What it is: the user-facing behavior for partial failures, retryable persistence, and continuing interrupted work.

When it matters: whenever a provider call, parsing step, scoring step, or persistence action fails.

What you provide: runtime retry settings and a store that persists enough state to resume.

What Themis provides: failure events, structured retry metadata, duplicate-run handling, and per-stage resume behavior.

Use this flow to reason about whether the next action is retrying a stage or continuing from stored state.

flowchart TD
    A["Stage executes"] --> B{"Stage failed?"}
    B -->|No| C["Advance to next stage"]
    B -->|Yes| D["Record failure event"]
    D --> E{"Retry allowed?"}
    E -->|Yes| F["Retry stage"]
    E -->|No| G["Persist partial state"]
    G --> H["Resume from stored progress later"]

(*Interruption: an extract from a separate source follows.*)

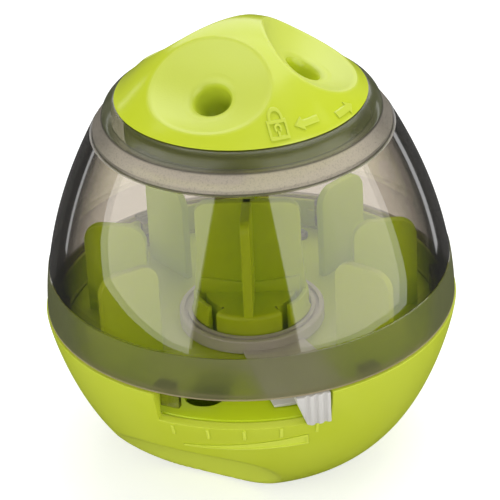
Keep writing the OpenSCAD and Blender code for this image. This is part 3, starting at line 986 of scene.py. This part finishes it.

Retry is a same-stage recovery decision, while resume is a later continuation decision over persisted state.

Important distinctions:

  • retry history explains transient recovery inside one stage execution
  • existing_run_policy explains what happens when you submit the same compiled run_id again
  • completed_through_stage explains whether a run intentionally stopped at generate, reduce, parse, score, or judge
  • resume continues unfinished persisted work
  • replay re-runs downstream stages from stored upstream artifacts

Retry classification is built around common endpoint failures: explicit retryable exceptions, timeouts, connection failures, 429 rate limits, and 5xx server failures. Persisted retry history includes the attempt number, delay, reason, and any retry_after_s hint that the provider returned.

What to inspect when it goes wrong: stage-specific failures inside execution state, evaluation failures, retry history on generation or judge calls, and runtime retry settings.